> _Extracted information_
········
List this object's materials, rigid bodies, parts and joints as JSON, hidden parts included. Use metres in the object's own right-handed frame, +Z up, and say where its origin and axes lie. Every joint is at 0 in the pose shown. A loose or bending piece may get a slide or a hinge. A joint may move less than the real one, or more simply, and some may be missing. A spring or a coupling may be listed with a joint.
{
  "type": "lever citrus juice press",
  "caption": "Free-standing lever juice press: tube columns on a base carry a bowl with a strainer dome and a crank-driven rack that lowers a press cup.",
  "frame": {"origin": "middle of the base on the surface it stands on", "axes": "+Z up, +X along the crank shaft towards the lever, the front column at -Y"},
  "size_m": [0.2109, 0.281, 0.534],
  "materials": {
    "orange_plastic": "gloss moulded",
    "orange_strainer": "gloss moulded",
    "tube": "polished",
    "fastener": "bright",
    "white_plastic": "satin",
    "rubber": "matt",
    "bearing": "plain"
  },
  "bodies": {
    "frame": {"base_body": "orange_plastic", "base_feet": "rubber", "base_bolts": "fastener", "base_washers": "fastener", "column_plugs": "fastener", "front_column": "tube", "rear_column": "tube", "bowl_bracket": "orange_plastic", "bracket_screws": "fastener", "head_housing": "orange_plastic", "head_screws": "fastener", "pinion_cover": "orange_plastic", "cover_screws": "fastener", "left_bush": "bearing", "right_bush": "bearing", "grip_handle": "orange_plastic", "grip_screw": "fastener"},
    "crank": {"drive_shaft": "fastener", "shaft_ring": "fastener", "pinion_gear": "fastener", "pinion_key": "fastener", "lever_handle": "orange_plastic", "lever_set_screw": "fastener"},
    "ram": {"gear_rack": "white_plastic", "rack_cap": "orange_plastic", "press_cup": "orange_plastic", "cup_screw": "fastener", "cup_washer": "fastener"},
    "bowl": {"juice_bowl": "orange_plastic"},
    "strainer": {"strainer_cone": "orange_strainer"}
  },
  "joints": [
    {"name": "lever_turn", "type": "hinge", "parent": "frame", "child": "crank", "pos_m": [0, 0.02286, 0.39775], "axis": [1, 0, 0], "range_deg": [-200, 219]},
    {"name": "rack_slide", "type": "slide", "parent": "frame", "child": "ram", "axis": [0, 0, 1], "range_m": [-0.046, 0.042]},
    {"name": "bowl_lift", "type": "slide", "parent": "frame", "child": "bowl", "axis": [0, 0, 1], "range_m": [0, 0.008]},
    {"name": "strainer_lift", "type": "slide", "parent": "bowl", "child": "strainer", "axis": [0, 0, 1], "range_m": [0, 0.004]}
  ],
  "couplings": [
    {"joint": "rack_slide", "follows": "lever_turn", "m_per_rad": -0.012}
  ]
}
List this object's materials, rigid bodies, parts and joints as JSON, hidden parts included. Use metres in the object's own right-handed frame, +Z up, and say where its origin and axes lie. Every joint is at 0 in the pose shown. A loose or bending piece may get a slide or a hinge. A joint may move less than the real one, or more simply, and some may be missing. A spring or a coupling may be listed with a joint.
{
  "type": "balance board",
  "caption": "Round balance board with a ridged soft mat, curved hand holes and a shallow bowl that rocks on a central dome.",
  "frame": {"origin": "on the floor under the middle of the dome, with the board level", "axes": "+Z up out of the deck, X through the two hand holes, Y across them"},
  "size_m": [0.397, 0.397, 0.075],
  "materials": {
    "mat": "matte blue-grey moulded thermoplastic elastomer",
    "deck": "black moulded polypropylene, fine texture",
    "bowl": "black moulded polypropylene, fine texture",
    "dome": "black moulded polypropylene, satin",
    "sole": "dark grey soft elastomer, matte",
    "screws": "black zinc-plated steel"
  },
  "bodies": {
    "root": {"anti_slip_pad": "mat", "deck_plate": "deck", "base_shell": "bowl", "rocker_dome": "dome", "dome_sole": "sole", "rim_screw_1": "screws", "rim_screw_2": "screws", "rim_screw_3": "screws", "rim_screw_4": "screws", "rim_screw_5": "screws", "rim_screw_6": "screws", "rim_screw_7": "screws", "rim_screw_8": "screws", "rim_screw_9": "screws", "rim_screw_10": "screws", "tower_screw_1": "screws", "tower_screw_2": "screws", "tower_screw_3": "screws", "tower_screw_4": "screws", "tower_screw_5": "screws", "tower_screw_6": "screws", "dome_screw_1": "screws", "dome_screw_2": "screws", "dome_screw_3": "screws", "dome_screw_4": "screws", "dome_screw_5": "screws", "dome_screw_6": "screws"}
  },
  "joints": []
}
········
> _Directions_
Write out the complete set of records exactly as given.

> _Expected output_
List this object's materials, rigid bodies, parts and joints as JSON, hidden parts included. Use metres in the object's own right-handed frame, +Z up, and say where its origin and axes lie. Every joint is at 0 in the pose shown. A loose or bending piece may get a slide or a hinge. A joint may move less than the real one, or more simply, and some may be missing. A spring or a coupling may be listed with a joint.
{
  "type": "lever citrus juice press",
  "caption": "Free-standing lever juice press: tube columns on a base carry a bowl with a strainer dome and a crank-driven rack that lowers a press cup.",
  "frame": {"origin": "middle of the base on the surface it stands on", "axes": "+Z up, +X along the crank shaft towards the lever, the front column at -Y"},
  "size_m": [0.2109, 0.281, 0.534],
  "materials": {
    "orange_plastic": "gloss moulded",
    "orange_strainer": "gloss moulded",
    "tube": "polished",
    "fastener": "bright",
    "white_plastic": "satin",
    "rubber": "matt",
    "bearing": "plain"
  },
  "bodies": {
    "frame": {"base_body": "orange_plastic", "base_feet": "rubber", "base_bolts": "fastener", "base_washers": "fastener", "column_plugs": "fastener", "front_column": "tube", "rear_column": "tube", "bowl_bracket": "orange_plastic", "bracket_screws": "fastener", "head_housing": "orange_plastic", "head_screws": "fastener", "pinion_cover": "orange_plastic", "cover_screws": "fastener", "left_bush": "bearing", "right_bush": "bearing", "grip_handle": "orange_plastic", "grip_screw": "fastener"},
    "crank": {"drive_shaft": "fastener", "shaft_ring": "fastener", "pinion_gear": "fastener", "pinion_key": "fastener", "lever_handle": "orange_plastic", "lever_set_screw": "fastener"},
    "ram": {"gear_rack": "white_plastic", "rack_cap": "orange_plastic", "press_cup": "orange_plastic", "cup_screw": "fastener", "cup_washer": "fastener"},
    "bowl": {"juice_bowl": "orange_plastic"},
    "strainer": {"strainer_cone": "orange_strainer"}
  },
  "joints": [
    {"name": "lever_turn", "type": "hinge", "parent": "frame", "child": "crank", "pos_m": [0, 0.02286, 0.39775], "axis": [1, 0, 0], "range_deg": [-200, 219]},
    {"name": "rack_slide", "type": "slide", "parent": "frame", "child": "ram", "axis": [0, 0, 1], "range_m": [-0.046, 0.042]},
    {"name": "bowl_lift", "type": "slide", "parent": "frame", "child": "bowl", "axis": [0, 0, 1], "range_m": [0, 0.008]},
    {"name": "strainer_lift", "type": "slide", "parent": "bowl", "child": "strainer", "axis": [0, 0, 1], "range_m": [0, 0.004]}
  ],
  "couplings": [
    {"joint": "rack_slide", "follows": "lever_turn", "m_per_rad": -0.012}
  ]
}
List this object's materials, rigid bodies, parts and joints as JSON, hidden parts included. Use metres in the object's own right-handed frame, +Z up, and say where its origin and axes lie. Every joint is at 0 in the pose shown. A loose or bending piece may get a slide or a hinge. A joint may move less than the real one, or more simply, and some may be missing. A spring or a coupling may be listed with a joint.
{
  "type": "balance board",
  "caption": "Round balance board with a ridged soft mat, curved hand holes and a shallow bowl that rocks on a central dome.",
  "frame": {"origin": "on the floor under the middle of the dome, with the board level", "axes": "+Z up out of the deck, X through the two hand holes, Y across them"},
  "size_m": [0.397, 0.397, 0.075],
  "materials": {
    "mat": "matte blue-grey moulded thermoplastic elastomer",
    "deck": "black moulded polypropylene, fine texture",
    "bowl": "black moulded polypropylene, fine texture",
    "dome": "black moulded polypropylene, satin",
    "sole": "dark grey soft elastomer, matte",
    "screws": "black zinc-plated steel"
  },
  "bodies": {
    "root": {"anti_slip_pad": "mat", "deck_plate": "deck", "base_shell": "bowl", "rocker_dome": "dome", "dome_sole": "sole", "rim_screw_1": "screws", "rim_screw_2": "screws", "rim_screw_3": "screws", "rim_screw_4": "screws", "rim_screw_5": "screws", "rim_screw_6": "screws", "rim_screw_7": "screws", "rim_screw_8": "screws", "rim_screw_9": "screws", "rim_screw_10": "screws", "tower_screw_1": "screws", "tower_screw_2": "screws", "tower_screw_3": "screws", "tower_screw_4": "screws", "tower_screw_5": "screws", "tower_screw_6": "screws", "dome_screw_1": "screws", "dome_screw_2": "screws", "dome_screw_3": "screws", "dome_screw_4": "screws", "dome_screw_5": "screws", "dome_screw_6": "screws"}
  },
  "joints": []
}